As they set out to build a single-family Passivhaus on Potwine Lane in Amherst, Massachusetts, Alexi Arango and LeeAnn Kim asked themselves, “Is it possible to live without burning fossil fuels?” One measure of success would be meeting their goal of net-zero energy performance. This is the sixth blog in a series.
April 13, 2014: Starting to look like a house
The walls are in place and the roof trusses are up. Don and crew are now working on the roof Zip sheathing. The project is starting the come together and look like a house! The weather has been amazing — a big reason why so much got done this week.
Using the Lull forklift to raise the SIP walls
With the ground dried up, Don was able to maneuver the Lull forklift through the mud, allowing him to raise the SIPs on the east and west sides. The SIPs are considerably bigger and heavier than those on the north and south sides. It would have been difficult to lift them by hand, so we really lucked out.
The video shows the Lull forklift lifting the SIP, with a rope used to stabilize the SIP. Notice how the SIP starts to slip off the fork, and then the guys on the roof were able to pull it back into place, but not before having to walk out on the headers like acrobats. They are fearless. Keep in mind that there’s no floor under them – they are balancing on the header beams, and on one side there’s a two-story drop!
Once the Lull forklift got the SIP most of the way up, the guys on the roof were able to pull it upright against the house.
To help lift the panel onto the foundation ledge by hand, a little plastic handle came in handy.
Sliding these large panels over was difficult, so the Lull forklift was used to push them in place. For some reason, the panels on this side came out bowed, making it tough to get them to interlock. Using the forklift to push on the panel, the guys hammered furiously on the seam, gradually jostling the two panels together.

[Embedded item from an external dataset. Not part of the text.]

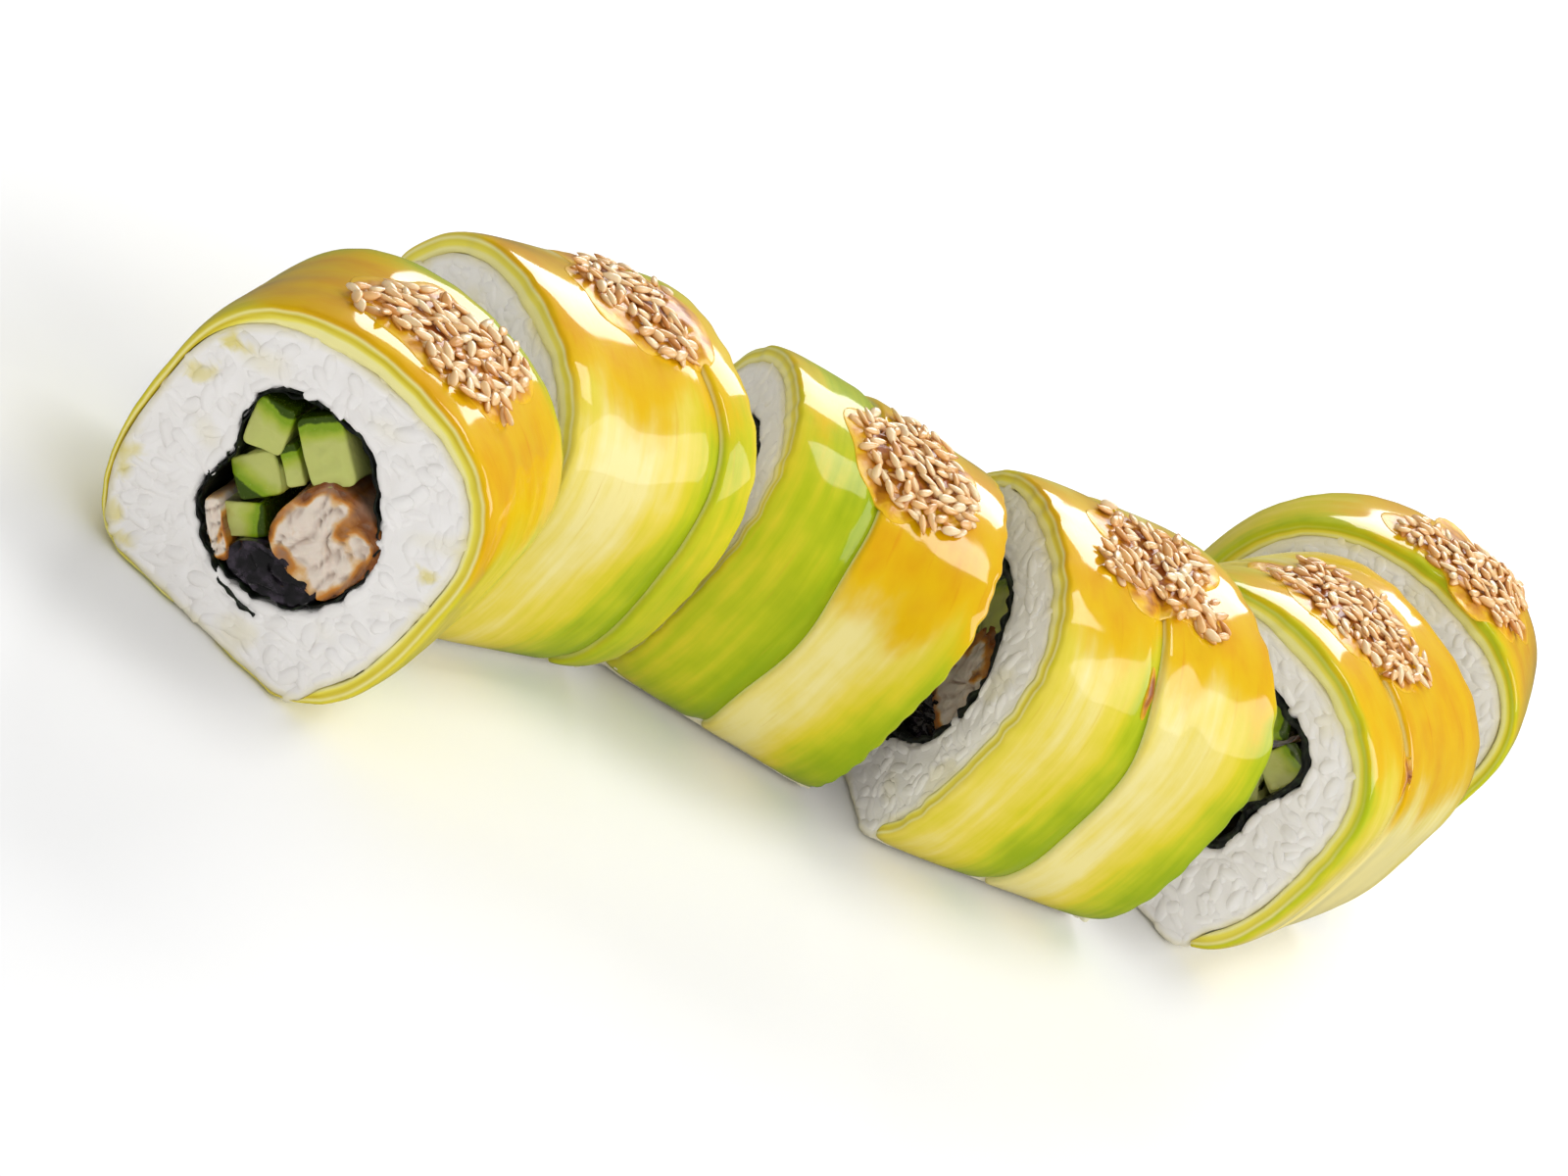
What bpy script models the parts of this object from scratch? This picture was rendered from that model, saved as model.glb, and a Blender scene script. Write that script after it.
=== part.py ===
"""Inside-out sushi roll wrapped in avocado, cut in six slices lying as one snaking row.

Each slice is a ring of rice round a nori tube. The tube holds cucumber sticks, a piece of
grilled eel and its dark skin. Strips of avocado lie over the crown and both sides, each
strip shingled over the one before it.

Slice frame: X along the roll from the front cut to the back cut, Y to the left, Z up from
the table. Outline coordinates are u = -Y (to the right when looking along X) and v = Z.
"""
import math
from dataclasses import dataclass

import bmesh
import bpy
from mathutils import Vector

MM = 0.001
COLLECTION = "uramaki_roll"

# Outline of a slice of size 1.0, in millimetres
HALF_WIDTH = 24.0
HEIGHT = 47.7
WAIST_HEIGHT = 27.0
CROWN_POWER = 2.28
BASE_POWER = 3.33
BASE_REACH = 1.05
OUTLINE_STATIONS = 40

# Avocado layer, in millimetres and degrees round the outline (crown at 90)
STRIP_DEPTH = 2.7
STRIP_END_DEPTH = 1.0
STRIP_EDGE = 0.6
STRIP_STEP = 0.5
STRIP_REACH_DEG = 54.0
STRIP_FADE_DEG = 16.0
STRIP_STATIONS = 24
SEAM_SLANT = 1.8
SEAM_GAP = 0.5

# Filling, in millimetres for size 1.0
GAP = 0.3
NORI_DEPTH = 0.5
TUBE_STATIONS = 36
TUBE_CENTRE = (0.0, 22.0)
TUBE_RADII = (13.1, 12.3, 14.3, 15.8, 10.6, 13.2, 13.9, 13.8)

COLOURS = {
    "rice": ((0.82, 0.82, 0.80), 0.6),
    "nori": ((0.012, 0.016, 0.012), 0.5),
    "avocado": ((0.62, 0.60, 0.05), 0.3),
    "cucumber": ((0.42, 0.56, 0.14), 0.35),
    "eel": ((0.80, 0.55, 0.38), 0.5),
    "eel_skin": ((0.03, 0.02, 0.03), 0.3),
}


@dataclass(frozen=True)
class Bar:
    """A filling stick: its slot, centre, width, height (mm), turn (deg) and squareness."""

    slot: str
    u: float
    v: float
    width: float
    height: float
    turn: float
    power: float = 5.0
    sides: int = 12


@dataclass(frozen=True)
class Slice:
    """One cut of the roll: table position (mm), turns of its cuts (deg), depth and size.

    The sway is how far its crown leans to the right of its base, in mm.
    """

    along: float
    across: float
    front_turn: float
    back_turn: float
    depth: float
    size: float
    seams: tuple = ()
    mirrored: bool = False
    raised: float = 0.0
    sway: float = 0.0

    @property
    def turn(self):
        return math.radians((self.front_turn + self.back_turn) / 2.0)

    def cut(self, u, fraction):
        """Place along the slice axis (mm) of a fraction of the way between the two cuts."""
        front = -self.depth / 2.0 + u * math.tan(math.radians(self.front_turn) - self.turn)
        back = self.depth / 2.0 + u * math.tan(math.radians(self.back_turn) - self.turn)
        return front + fraction * (back - front)


SLICES = (
    Slice(-102.3, 3.7, 35.0, 35.0, 28.0, 0.96),
    Slice(-61.3, 17.3, 1.0, -1.0, 34.5, 0.97, seams=((0.76, 0.04),)),
    Slice(-15.7, 7.6, -29.5, -31.3, 35.3, 0.965, ((0.40, 0.06),), True, 2.0, sway=4.0),
    Slice(21.8, -10.3, -19.0, -6.0, 36.5, 1.02, seams=((0.44, 0.08),), raised=1.0),
    Slice(69.9, -11.6, 20.0, 20.0, 38.5, 1.0, seams=((0.34, -0.06),), mirrored=True, raised=2.0),
    Slice(99.3, 8.5, 33.7, 44.6, 18.4, 1.07, raised=1.0, sway=5.0),
)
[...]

Update on the views from the windows out back
Now that the walls are up, I’m less concerned about the views out back. The walls do indeed obscure the most wonderful parts of the view, but now that you can’t see those parts, you don’t know they are missing. Instead, all you see is a subset of the view, but it looks charming regardless.
If you walk up to the rear bedroom window, you observe a reasonably wide-angle view, just not the whole wraparound view. Still, it would have been nice to have more windows on this side of the house — the north side — but I’m happy with how it turned out. Neighbor Jesse (an architect, coincidentally) remarked that sometimes it’s good to have to “work for the view.”
Details at the window frame and roof eave
Zip sheathing at the window opening provides a moisture-resistive barrier and air barrier all in one panel. The edge of the sheathing is taped around the corner of the rough opening.
At the roof eave, the Zip sheathing is placed face down. The tape runs along the underside of the sheathing and is dangling out, eventually to be taped to more Zip sheathing that will run under the roof truss. Lots of caulk went under the Zip sheathing – between the SIP and the Zip – presumably to allow the SIP to expand without lifting apart the critical Zip barrier. More tape will go on the other corner of the Zip sheathing where it meets the outer side of the SIP.
Roof trusses have arrived
The roof trusses were manufactured off site and delivered on Tuesday. The Lull forklift came in handy for getting these up on the roof.
The rest of the week was spent working on the roof, even with two extra guys for some of the time. A lot of work (and exciting acrobatics) went into getting this part of the roof together.
Alexi Arango is an assistant professor of physics at Mount Holyoke College in South Hadley, Massachusetts, where he and his students conduct research on next-generation photovoltaic cells. Arango teaches a joint physics/environmental studies course on renewable energy. Arango’s blog is called Potwine Passive House.